Directive> Both the line containing "return turned('foot', outline);" and the line containing "zip(*points))), Vector(map(max, zip(*points)))" belong in the answer, along with every line between them; print exactly those.

Given information>

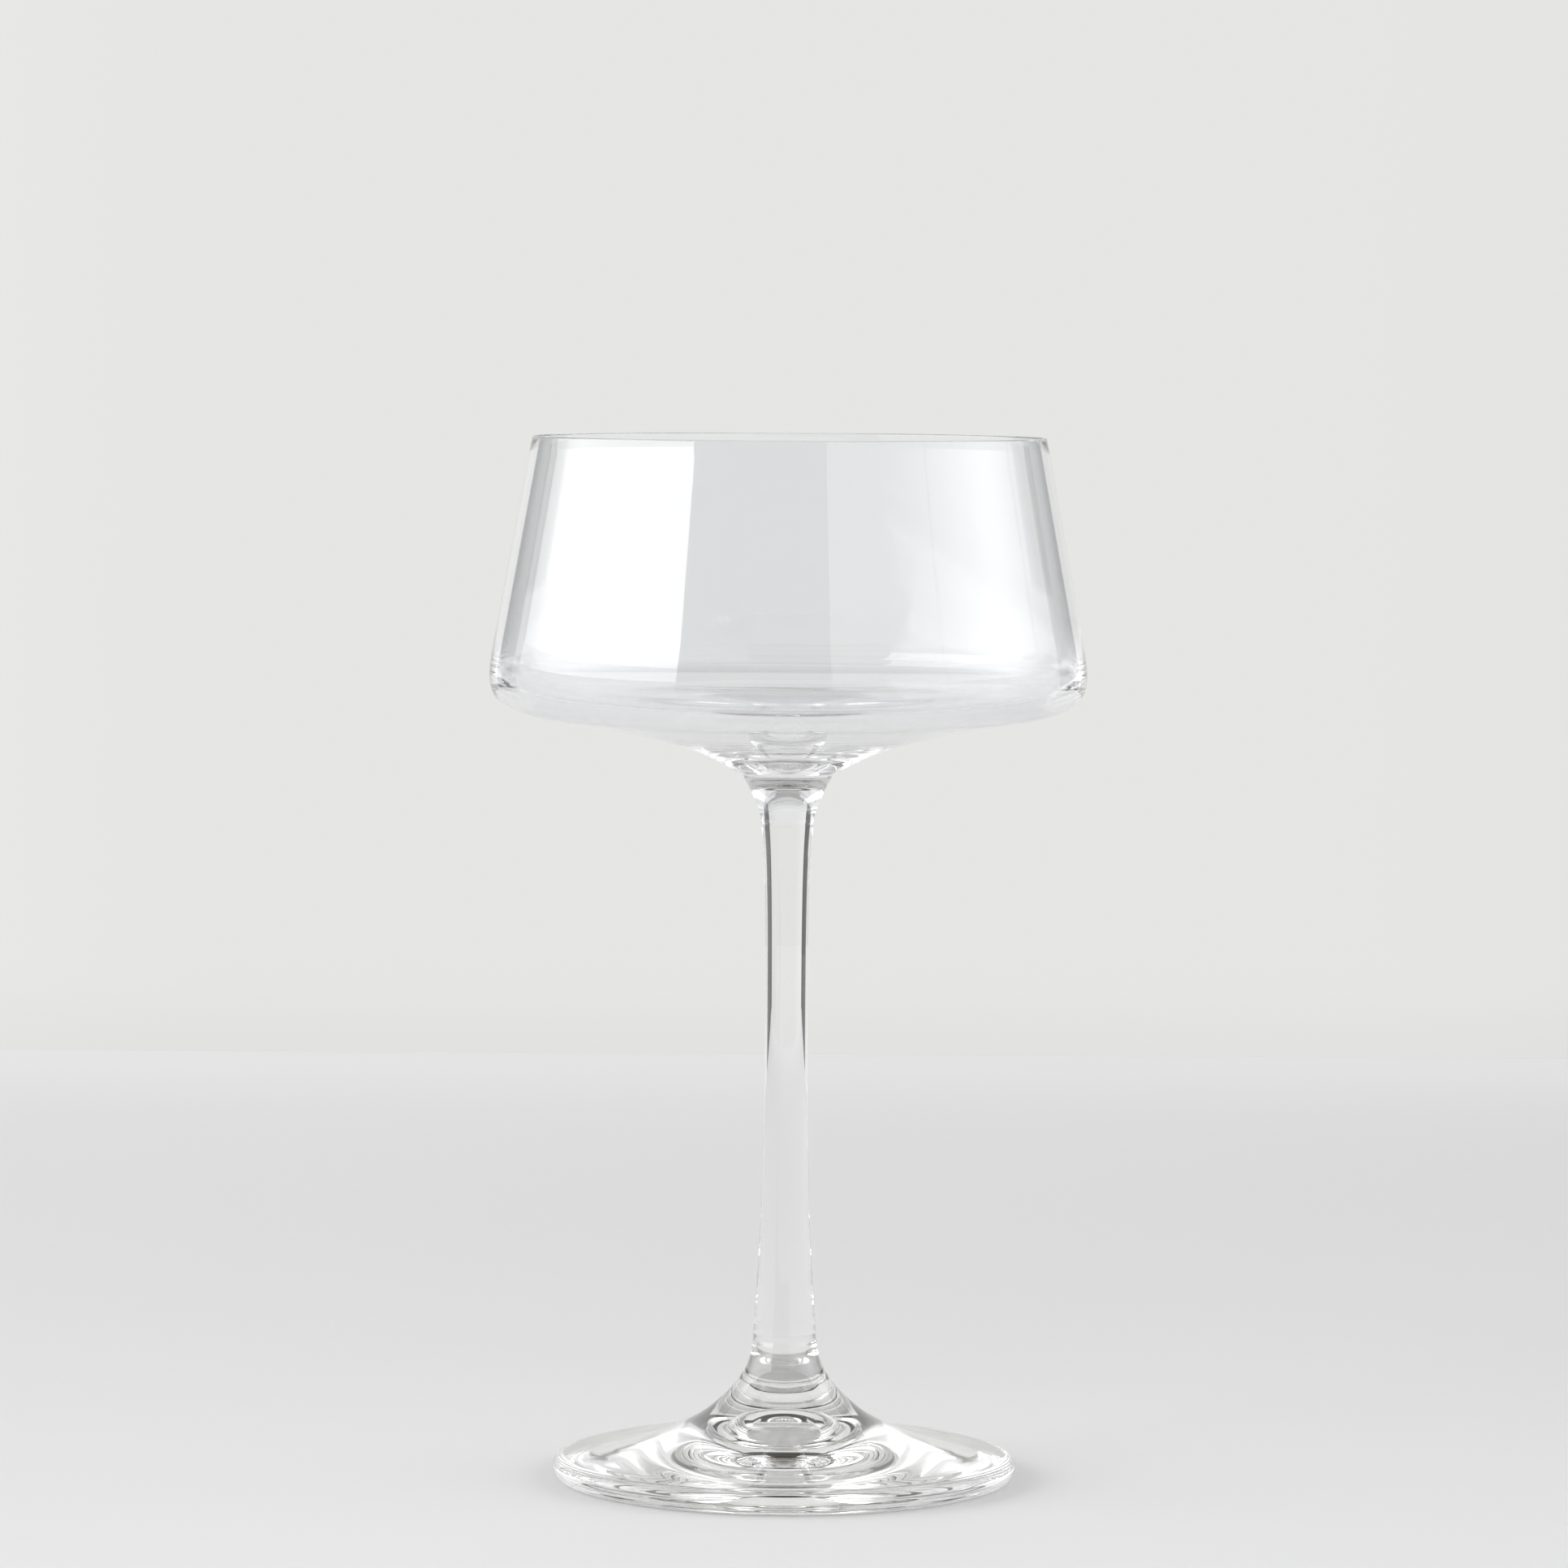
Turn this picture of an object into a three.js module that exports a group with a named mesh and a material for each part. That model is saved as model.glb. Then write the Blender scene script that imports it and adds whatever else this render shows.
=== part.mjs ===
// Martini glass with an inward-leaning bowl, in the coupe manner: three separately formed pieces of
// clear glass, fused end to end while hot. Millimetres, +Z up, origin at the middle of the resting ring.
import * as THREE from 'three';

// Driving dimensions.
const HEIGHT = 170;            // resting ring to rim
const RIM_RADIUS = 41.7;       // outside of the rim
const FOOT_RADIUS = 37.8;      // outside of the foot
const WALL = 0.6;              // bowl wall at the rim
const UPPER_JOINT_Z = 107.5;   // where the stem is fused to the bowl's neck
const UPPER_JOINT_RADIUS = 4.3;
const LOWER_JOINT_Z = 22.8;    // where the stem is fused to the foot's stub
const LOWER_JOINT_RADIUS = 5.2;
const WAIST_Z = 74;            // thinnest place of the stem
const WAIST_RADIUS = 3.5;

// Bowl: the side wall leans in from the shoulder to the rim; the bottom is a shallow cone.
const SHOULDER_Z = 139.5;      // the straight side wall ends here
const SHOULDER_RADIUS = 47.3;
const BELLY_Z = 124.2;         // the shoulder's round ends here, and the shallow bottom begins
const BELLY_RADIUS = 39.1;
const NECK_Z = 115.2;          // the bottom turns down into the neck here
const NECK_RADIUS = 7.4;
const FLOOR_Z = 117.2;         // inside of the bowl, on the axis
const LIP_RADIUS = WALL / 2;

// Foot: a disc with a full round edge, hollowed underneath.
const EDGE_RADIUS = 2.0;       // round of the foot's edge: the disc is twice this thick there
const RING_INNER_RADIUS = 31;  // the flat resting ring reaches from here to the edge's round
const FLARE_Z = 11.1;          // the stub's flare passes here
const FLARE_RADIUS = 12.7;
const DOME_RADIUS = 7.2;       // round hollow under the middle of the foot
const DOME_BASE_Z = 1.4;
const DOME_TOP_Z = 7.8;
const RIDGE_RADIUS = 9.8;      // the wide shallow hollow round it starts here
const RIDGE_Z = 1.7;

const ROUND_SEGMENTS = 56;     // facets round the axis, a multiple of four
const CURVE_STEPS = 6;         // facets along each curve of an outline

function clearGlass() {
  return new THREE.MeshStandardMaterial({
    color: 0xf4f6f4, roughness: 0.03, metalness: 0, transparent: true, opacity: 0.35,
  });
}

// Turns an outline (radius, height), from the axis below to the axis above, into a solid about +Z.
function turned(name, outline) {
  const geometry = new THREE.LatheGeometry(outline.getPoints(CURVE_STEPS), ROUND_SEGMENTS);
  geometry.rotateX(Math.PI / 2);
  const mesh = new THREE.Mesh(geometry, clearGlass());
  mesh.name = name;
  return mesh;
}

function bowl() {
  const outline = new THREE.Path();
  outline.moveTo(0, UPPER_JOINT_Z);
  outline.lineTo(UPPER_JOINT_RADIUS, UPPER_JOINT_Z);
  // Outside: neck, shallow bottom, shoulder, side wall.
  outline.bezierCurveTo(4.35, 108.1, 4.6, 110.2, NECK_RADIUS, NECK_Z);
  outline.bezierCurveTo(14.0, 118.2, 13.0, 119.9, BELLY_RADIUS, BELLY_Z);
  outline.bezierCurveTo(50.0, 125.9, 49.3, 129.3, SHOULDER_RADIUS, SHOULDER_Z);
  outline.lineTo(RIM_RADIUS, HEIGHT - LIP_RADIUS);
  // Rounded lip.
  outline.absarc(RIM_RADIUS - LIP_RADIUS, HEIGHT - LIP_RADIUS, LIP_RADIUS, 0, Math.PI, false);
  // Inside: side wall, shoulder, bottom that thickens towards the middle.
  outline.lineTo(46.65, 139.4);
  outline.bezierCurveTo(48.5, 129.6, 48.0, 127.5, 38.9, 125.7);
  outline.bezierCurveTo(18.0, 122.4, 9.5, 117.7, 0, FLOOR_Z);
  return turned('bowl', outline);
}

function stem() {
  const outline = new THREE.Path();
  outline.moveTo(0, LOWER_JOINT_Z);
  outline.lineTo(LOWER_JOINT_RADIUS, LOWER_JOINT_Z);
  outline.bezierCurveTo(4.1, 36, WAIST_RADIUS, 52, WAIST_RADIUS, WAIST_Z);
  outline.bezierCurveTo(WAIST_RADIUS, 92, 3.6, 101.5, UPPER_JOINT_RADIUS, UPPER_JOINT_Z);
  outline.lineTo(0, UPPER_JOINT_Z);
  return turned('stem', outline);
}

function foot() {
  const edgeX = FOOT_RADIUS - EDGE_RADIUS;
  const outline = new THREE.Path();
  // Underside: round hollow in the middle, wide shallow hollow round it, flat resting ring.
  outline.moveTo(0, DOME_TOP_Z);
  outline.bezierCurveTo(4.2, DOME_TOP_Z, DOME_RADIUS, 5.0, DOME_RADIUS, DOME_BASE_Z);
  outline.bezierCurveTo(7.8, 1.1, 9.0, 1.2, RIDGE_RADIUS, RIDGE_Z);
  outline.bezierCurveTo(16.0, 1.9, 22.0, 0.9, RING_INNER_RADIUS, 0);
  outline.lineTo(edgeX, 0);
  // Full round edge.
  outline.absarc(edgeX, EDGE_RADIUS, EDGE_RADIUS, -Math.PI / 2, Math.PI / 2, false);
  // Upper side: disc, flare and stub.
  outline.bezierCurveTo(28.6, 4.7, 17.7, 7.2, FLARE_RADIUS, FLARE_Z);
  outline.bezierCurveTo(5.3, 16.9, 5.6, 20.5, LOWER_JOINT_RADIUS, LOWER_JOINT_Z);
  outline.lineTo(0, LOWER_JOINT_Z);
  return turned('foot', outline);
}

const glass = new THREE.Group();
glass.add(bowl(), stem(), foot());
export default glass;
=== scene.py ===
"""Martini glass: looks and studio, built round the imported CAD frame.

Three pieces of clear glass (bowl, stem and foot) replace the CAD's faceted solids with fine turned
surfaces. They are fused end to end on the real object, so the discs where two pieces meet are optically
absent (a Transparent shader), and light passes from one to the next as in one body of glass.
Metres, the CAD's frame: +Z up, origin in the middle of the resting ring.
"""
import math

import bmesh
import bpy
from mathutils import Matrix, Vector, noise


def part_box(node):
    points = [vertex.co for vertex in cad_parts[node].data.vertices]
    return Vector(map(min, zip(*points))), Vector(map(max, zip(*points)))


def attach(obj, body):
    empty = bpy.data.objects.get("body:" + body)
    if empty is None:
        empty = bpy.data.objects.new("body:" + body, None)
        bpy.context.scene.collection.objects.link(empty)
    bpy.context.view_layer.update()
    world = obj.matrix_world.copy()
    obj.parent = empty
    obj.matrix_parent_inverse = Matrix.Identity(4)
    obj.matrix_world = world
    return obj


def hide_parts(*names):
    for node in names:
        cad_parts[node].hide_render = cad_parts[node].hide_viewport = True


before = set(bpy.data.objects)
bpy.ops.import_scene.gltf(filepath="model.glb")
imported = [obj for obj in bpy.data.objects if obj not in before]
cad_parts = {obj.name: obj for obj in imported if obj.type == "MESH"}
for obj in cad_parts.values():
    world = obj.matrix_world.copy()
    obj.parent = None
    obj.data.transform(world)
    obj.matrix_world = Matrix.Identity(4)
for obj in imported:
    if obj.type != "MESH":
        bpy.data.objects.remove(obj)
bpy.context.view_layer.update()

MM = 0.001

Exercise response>
  return turned('foot', outline);
}

const glass = new THREE.Group();
glass.add(bowl(), stem(), foot());
export default glass;
=== scene.py ===
"""Martini glass: looks and studio, built round the imported CAD frame.

Three pieces of clear glass (bowl, stem and foot) replace the CAD's faceted solids with fine turned
surfaces. They are fused end to end on the real object, so the discs where two pieces meet are optically
absent (a Transparent shader), and light passes from one to the next as in one body of glass.
Metres, the CAD's frame: +Z up, origin in the middle of the resting ring.
"""
import math

import bmesh
import bpy
from mathutils import Matrix, Vector, noise


def part_box(node):
    points = [vertex.co for vertex in cad_parts[node].data.vertices]
    return Vector(map(min, zip(*points))), Vector(map(max, zip(*points)))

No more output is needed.